Вытащив револьвер, я нажал кнопку звонка. Ответа не последовало. Подождав двадцать секунд, я просунул пальцы в дверной проем. Почувствовав треснувшую деревянную планку, я достал свои наручники и, раскрыв их, вставил в проем узкую часть. Она застряла; я стал строгать дерево вокруг замка и делал это до тех пор, пока не увидел, что зазор двери уменьшился. Тогда я ее легонько толкнул — и она открылась.
Освещение с улицы помогло мне найти выключатель в доме; включив свет, я увидел пустую комнату с паутиной по углам. Подойдя к крыльцу, я закрыл дверь. Шторы на окнах не пропускали ни малейшей частицы света. Я возвратился в дом, закрыл дверь и заблокировал замок, вставив в него деревянную щепку.
Заблокировав вход, я пошел в дальнюю часть дома. Из комнаты рядом с кухней доносился какой-то медицинский запах. Приоткрыв ногой дверь, я стал шарить по стене в поисках выключателя. Когда я нажал его, мне в глаза ударил ослепительно яркий свет. Когда мой взор прояснился, я понял, чем пахнет: формальдегидом.
Вдоль стен были расположены полки с сосудами в которых хранились внутренние органы; на полу лежал матрас, полуприкрытый армейским одеялом. На нем скальп с окровавленной головы и две тетрадки. Собравшись с силами, я заставил себя посмотреть на все это.
В сосудах с жидкостью плавали мозги, глаза, сердца и кишки. Рука какой-то женщины с обручальным кольцом на пальце. Яичники, бесформенные внутренние органы, сосуд, наполненный пенисами. Челюсти с золотыми зубами.

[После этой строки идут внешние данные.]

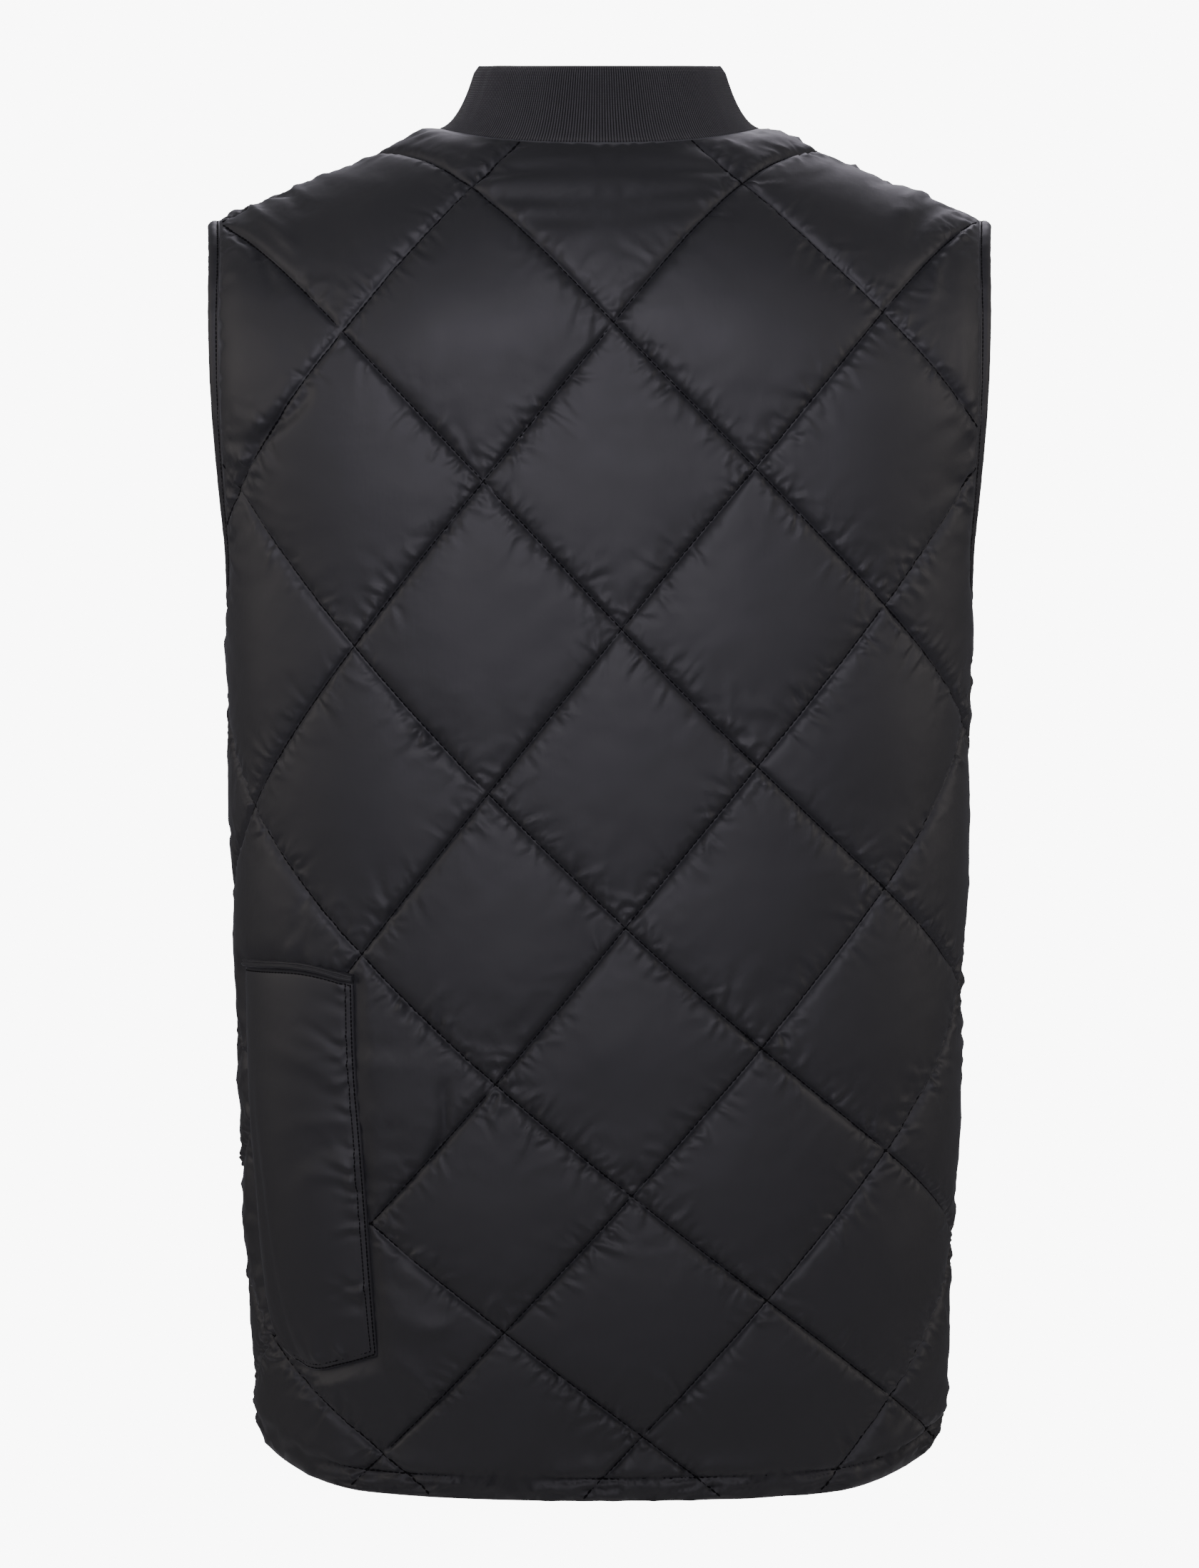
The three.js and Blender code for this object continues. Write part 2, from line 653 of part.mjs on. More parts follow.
// The neck seam at an angle from the middle of the back: where the collar's foot leaves the panels.
function neckSeam(angle) {
  const turn = Math.abs(angle);
  const body = turn < Math.PI / 2 ? BODY.back : BODY.front;
  const [across, deep] = neckPlan(turn);
  const cloth = body.fromPlan(across, Math.abs(deep));
  const mirror = (v) => new THREE.Vector3(Math.sign(angle) * v.x, v.y, v.z);
  return { at: mirror(body.place(cloth.x, cloth.y)), out: mirror(body.normal(cloth.x, cloth.y)) };
}

// A point of the collar: angle round the neck, share of its height, and distance out.
function collarPoint(angle, up, out) {
  const step = 0.01;
  const profile = (turn, share) => {
    const seam = neckSeam(turn);
    const along = neckSeam(turn + step).at.sub(neckSeam(turn - step).at).normalize();
    const inward = new THREE.Vector3().crossVectors(along, seam.out).normalize();
    if (inward.dot(new THREE.Vector3(-seam.at.x, -seam.at.y, 0)) < 0) inward.negate();
    const foot = seam.at.addScaledVector(inward, SEAM_GAP);
    const deep = Math.cos(turn);
    const nearEnd = (Math.abs(turn) / neckAngle(COLLAR.endHalfGap) - 1 + COLLAR.endRound) / COLLAR.endRound;
    const frontRise = COLLAR.frontRise * (1 - COLLAR.endDrop * Math.max(nearEnd, 0) ** 3);
    const top = new THREE.Vector3(
      COLLAR.topHalfWidth * Math.sin(turn),
      deep * (deep > 0 ? COLLAR.topBack : COLLAR.topFront),
      deep > 0 ? COLLAR.level : foot.z + frontRise,
    );
    const bend = foot.clone().addScaledVector(inward, COLLAR.flare);
    return new THREE.QuadraticBezierCurve3(foot, bend, top).getPoint(share);
  };
  const around = profile(angle + step, up).sub(profile(angle - step, up));
  const rising = profile(angle, Math.min(up + step, 1)).sub(profile(angle, Math.max(up - step, 0)));
  const normal = around.cross(rising).normalize();
  return profile(angle, up).addScaledVector(normal, out);
}

// The collar: a ring open at the front, with upright ribs raised on its outer face.
function collar() {
  const end = neckAngle(COLLAR.endHalfGap);
  const perCell = 6;
  const columns = (COLLAR.ribs * 2) / perCell;
  const rows = 3;
  const offMiddle = 1e-4;
  const angleAt = (n, count) => -end + (2 * end * (n + offMiddle)) / count;
  const outer = (i, j) => {
    const rib = i % 2 === 1 ? COLLAR.rib : 0;
    const rim = j === rows ? COLLAR.topRound : 0;
    return collarPoint(angleAt(i, columns * perCell), j / rows, COLLAR.wall + rib - rim);
  };
  const inner = (i, j) => collarPoint(angleAt(i, columns), j / rows, 0);
  return wall(gridCells(columns, rows), [perCell, 1], outer, inner);
}

// The armhole binding: its section swept from the shoulder down the back's edge and up the front's.
function armholeBinding() {
  const stations = ['back', 'front'].flatMap((side) => {
    const curve = armholeCurve(side, 0);
    const run = range(ARMHOLE.steps, 0, 1).map((t) => {
      const tangent = curve.getTangentAt(t);
      return { body: BODY[side], at: curve.getPointAt(t), away: new THREE.Vector2(-tangent.y, tangent.x) };
    });
    return side === 'back' ? run.slice(0, -1) : run.reverse().slice(0, -1);
  });
  return loop(stations.length, BINDING_SECTION.length, (i, j) => {
    const { body, at, away } = stations[i];
    const { across, out } = BINDING_SECTION[j];
    return body.point(at.x + away.x * across, at.y + away.y * across, out);
  });
}

const zipTop = BODY.front.fromPlan(...neckPlan(neckAngle(ZIP.halfGap)).map(Math.abs)).y;

// A strip of the zip, between two arcs from the centre front and between two faces.
function zipStrip(from, to, low, high, [inner, outer]) {
  const { steps } = ZIP;
  const at = (i, j, out) => BODY.front.point(from + (to - from) * i, low + ((high - low) * j) / steps, out);
  return wall(gridCells(1, steps), [1, 1], (i, j) => at(i, j, outer), (i, j) => at(i, j, inner));
}

// The slider's own frame on the zip: X across, Y up along it, Z out of it.
function sliderFrame() {
  const height = zipTop - ZIP.sliderStop;
  const out = BODY.front.normal(0.01, height);
  out.x = 0;
  out.normalize();
  const across = new THREE.Vector3(1, 0, 0);
  const up = new THREE.Vector3().crossVectors(out, across);
  const seat = BODY.front.place(0, height).addScaledVector(out, SLIDER.seat);
  seat.x = 0;
  return new THREE.Matrix4().makeBasis(across, up, out).setPosition(seat);
}

function roundedPlate(halfWidth, low, high, corner, depth) {
  const shape = new THREE.Shape();
  shape.moveTo(-halfWidth + corner, low);
  shape.lineTo(halfWidth - corner, low);
  shape.absarc(halfWidth - corner, low + corner, corner, -Math.PI / 2, 0);
  shape.lineTo(halfWidth, high - corner);
  shape.absarc(halfWidth - corner, high - corner, corner, 0, Math.PI / 2);
  shape.lineTo(-halfWidth + corner, high);
  shape.absarc(-halfWidth + corner, high - corner, corner, Math.PI / 2, Math.PI);
  shape.lineTo(-halfWidth, low + corner);
  shape.absarc(-halfWidth + corner, low + corner, corner, Math.PI, 1.5 * Math.PI);
  return new THREE.ExtrudeGeometry(shape, { depth, bevelEnabled: false, curveSegments: 3 });
}

// The slider: a rounded plate with two lugs that hold a pin across it.
function zipSlider() {
  const { halfWidth, length, thickness, corner, lugInner, lugThickness } = SLIDER;
  const plate = roundedPlate(halfWidth, -length / 2, length / 2, corner, thickness);
  const lugs = [-1, 1].map((hand) => new THREE
    .BoxGeometry(lugThickness, SLIDER.lugLength, SLIDER.lugHeight + 1)
    .translate(hand * (lugInner + lugThickness / 2), 0, thickness + (SLIDER.lugHeight - 1) / 2));
  const pin = new THREE.CylinderGeometry(SLIDER.pinRadius, SLIDER.pinRadius, 2 * lugInner + 1, 12)
    .rotateZ(Math.PI / 2).translate(0, 0, SLIDER.pinHeight);
  return toGeometry([...lugs, pin].reduce((body, piece) => body.add(toSolid(piece)), toSolid(plate)));
}

// The pull tab: an eye round the pin and a long rounded plate that lies down the zip.
function zipPull() {
  const { length, halfWidth, thickness, eyeRadius, eyeHole, eyeHalfWidth, neckFrom, neckTo } = PULL;
  const eye = new THREE.CylinderGeometry(eyeRadius, eyeRadius, 2 * eyeHalfWidth, 16).rotateZ(Math.PI / 2);
  const hole = new THREE.CylinderGeometry(eyeHole, eyeHole, 3 * eyeHalfWidth, 16).rotateZ(Math.PI / 2);
  const neck = new THREE.BoxGeometry(2 * eyeHalfWidth, neckTo - neckFrom, thickness)
    .translate(0, -(neckFrom + neckTo) / 2, 0);
  const plate = roundedPlate(halfWidth, -length, -PULL.plateFrom, PULL.corner, thickness)
    .translate(0, 0, -thickness / 2);
  const window = roundedPlate(
    PULL.windowHalfWidth, PULL.windowTo - length, PULL.windowFrom - length, PULL.windowCorner, 3 * thickness,
  ).translate(0, 0, -1.5 * thickness);
  const joined = [neck, plate].reduce((body, piece) => body.add(toSolid(piece)), toSolid(eye));
  return toGeometry([hole, window].reduce((body, piece) => body.subtract(toSolid(piece)), joined));
}

const finish = (name, color, roughness, metalness = 0) => new THREE
  .MeshStandardMaterial({ name, color, roughness, metalness });
const nylon = finish('quilted nylon', 0x17181b, 0.42);
const knit = finish('rib knit', 0x101113, 0.85);
const tape = finish('zip tape', 0x111214, 0.8);
const plastic = finish('moulded zip', 0x0e0f10, 0.4);
const metal = finish('black metal', 0x1b1b1d, 0.35, 0.9);

const vest = new THREE.Group();
function addPiece(name, geometry, material, parent = vest) {
  const mesh = new THREE.Mesh(geometry, material);
  mesh.name = name;
  parent.add(mesh);
  return mesh;
}

const front = frontPanel();
const binding = armholeBinding();
addPiece('back_panel', backPanel(), nylon);
addPiece('front_left', front, nylon);
addPiece('front_right', mirroredGeometry(front), nylon);
addPiece('collar', collar(), knit);
addPiece('armhole_binding_left', binding, nylon);
addPiece('armhole_binding_right', mirroredGeometry(binding), nylon);
addPiece('hip_patch', hipPatch(), nylon);
addPiece('hip_patch_welt', hipPatchWelt(), nylon);

const zipFoot = HEM.front + ZIP.foot;
const tapeInner = ZIP.chainHalf + SEAM_GAP;
const tapeLeft = zipStrip(tapeInner, ZIP.tapeOuter, zipFoot, zipTop - ZIP.tapeStop, ZIP.tapeFaces);
const chain = zipStrip(-ZIP.chainHalf, ZIP.chainHalf, zipFoot, zipTop - ZIP.chainStop, ZIP.chainFaces);
addPiece('zip_tape_left', tapeLeft, tape);
addPiece('zip_tape_right', mirroredGeometry(tapeLeft), tape);
addPiece('zip_chain', chain, plastic);

const slider = new THREE.Group();
slider.applyMatrix4(sliderFrame());
addPiece('zip_slider', zipSlider(), metal, slider);
const pull = addPiece('zip_pull', zipPull(), metal, slider);
pull.position.z = SLIDER.pinHeight;
vest.add(slider);

export default vest;
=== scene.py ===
"""A quilted vest in its worn, hollow form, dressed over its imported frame.

Cloth sizes are in millimetres, as a maker states them, and each mesh is scaled to metres when it is
made. A point of the cloth has an arc from the middle of its panel and a height along the cloth.
"""

import math

import bmesh
import bpy
import numpy as np
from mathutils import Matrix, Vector, geometry


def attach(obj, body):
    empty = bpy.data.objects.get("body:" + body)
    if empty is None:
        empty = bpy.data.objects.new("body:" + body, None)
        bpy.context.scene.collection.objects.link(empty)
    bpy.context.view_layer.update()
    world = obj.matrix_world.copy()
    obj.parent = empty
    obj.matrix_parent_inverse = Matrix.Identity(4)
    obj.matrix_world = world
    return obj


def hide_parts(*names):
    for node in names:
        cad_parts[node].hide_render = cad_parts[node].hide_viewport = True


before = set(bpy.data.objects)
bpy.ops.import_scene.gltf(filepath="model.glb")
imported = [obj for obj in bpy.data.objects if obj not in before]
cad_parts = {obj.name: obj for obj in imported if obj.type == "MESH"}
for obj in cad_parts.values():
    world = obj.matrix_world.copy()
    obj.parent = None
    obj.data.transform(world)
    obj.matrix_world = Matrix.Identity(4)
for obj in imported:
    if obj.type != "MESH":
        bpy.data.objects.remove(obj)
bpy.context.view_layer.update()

bl_info = {
    "name": "Quilted Vest",
    "version": (1, 0, 0),
    "blender": (4, 5, 0),
    "location": "View3D > Sidebar > Vest",
    "description": "Makes the cloth, stitching, knit, zip and stage of a quilted vest",
    "category": "Object",
}

MM = 0.001
GARMENT = "garment"

# Named sizes of the cut, in millimetres, the same as the solids have.
SEAM_GAP = 0.3
# How far each sewn panel laps past its seam line, so that no light comes through a seam.
LAP = 0.5
NECK = {"half_width": 83, "back": 68, "front": 97}
SHOULDER = {
    "reach": 200, "level": 4, "slope": math.tan(math.radians(22.4)), "round": 60,
    "drop": 4.5, "drop_over": 60,
}
UNDERARM = -252
HEM = {"back": -714, "side": -698, "front": -702, "level_share": 0.56}
RISE = {"back": 120, "front": 220}
FACING = {"back": 1, "front": -1}
ARMHOLE = {
    "back": ((-55, 196), (-105, 195), (-150, 194), (-195, 192)),
    "front": ((-55, 194), (-105, 189), (-150, 186), (-195, 185)),
}
ZIP = {
    "half_gap": 7, "tape_end": 2, "tape_foot": 1, "tape_rows": 210, "teeth_end": 7, "teeth_foot": 4,
    "tooth_step": 2.5, "tooth_aside": 0.85, "tooth_lag": 1.25, "tooth_lift": 1.15,
}
# Outline of a tape's section: place across from the middle of the zip, and lift off the worn surface.
TAPE_PROFILE = (
    (0.5, 0.6), (0.5, 0.9), (1.6, 1.0), (2.4, 1.9), (3.2, 1.9), (3.6, 1.4), (5.0, 1.35), (7.8, 1.3),
    (7.8, 0.7), (4.4, 0.6),
)

SECTIONS = {
    "height": (-790, -730, -690, -640, -560, -430, -300, -225, -150, -70, 0, 130),
    "half_width": (175, 180, 182.5, 184.5, 188, 191, 193, 195.5, 208.5, 228, 243, 262),
    "back": (75, 84, 88, 96, 103, 110, 116, 118, 118, 116, 113, 112),
    "front": (99, 104, 107, 110, 113, 117, 121, 122, 122, 120, 117, 115),
    "square": (2.35, 2.35, 2.35, 2.4, 2.45, 2.55, 2.7, 2.75, 2.8, 2.8, 2.8, 2.8),
}

# Rows of stitch crossings: height at the middle, tilt and shift of the middle column.
QUILT_COLUMN = 69
QUILTING = {
    "back": {
        "row": (-3, -1, 1, 3, 5, 7, 9, 11),
        "height": (141, -14, -168, -326, -478, -614, -745, -870),
        "tilt": (-0.02, -0.03, -0.05, -0.1, -0.135, -0.12, -0.08, -0.08),
        "shift": (0, -4, -10, -12, -15, -19, -26, -30),
    },
    "front": {"row": (-3, 5, 11), "height": (141, -478, -940), "tilt": (0, 0, 0), "shift": (0, 0, 0)},
}
WALL = {"seam": 4, "stitch": 2.4, "seam_fade": 16}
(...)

Я почувствовал, что меня вот-вот вырвет, и, не желая больше смотреть на запекшуюся кровь, присел на корточки возле матраса. Подняв одну из тетрадей, я стал перелистывать ее; страницы были заполнены аккуратным почерком. Было дано описание того, как грабились могилы — в отдельных колонках названия кладбищ, имена захороненных и даты. Дойдя до страницы, на которой упоминалось то самое Лютеранское кладбище восточного Лос-Анджелеса, где была похоронена моя мать, я отбросил тетрадь в сторону и машинально ухватился за одеяло; но, увидев, что оно все заляпано застывшей спермой, в ужасе отшвырнул его к двери. Открыв другую тетрадь, я перенесся в 14 января 1947 года. Аккуратным мужским почерком было выведено:
"Когда она пришла в себя во вторник утром, я поняла, что она не выдержит дальнейших пыток и что мне тоже не следует задерживаться здесь надолго. Эти влюбленные пташки должны вот-вот проснуться. Надо сказать, что она очень гордилась своими маленькими сиськами. Даже тогда, когда я тушила о них «Честерфилд» вчера. Я решила, что буду отрезать их медленно.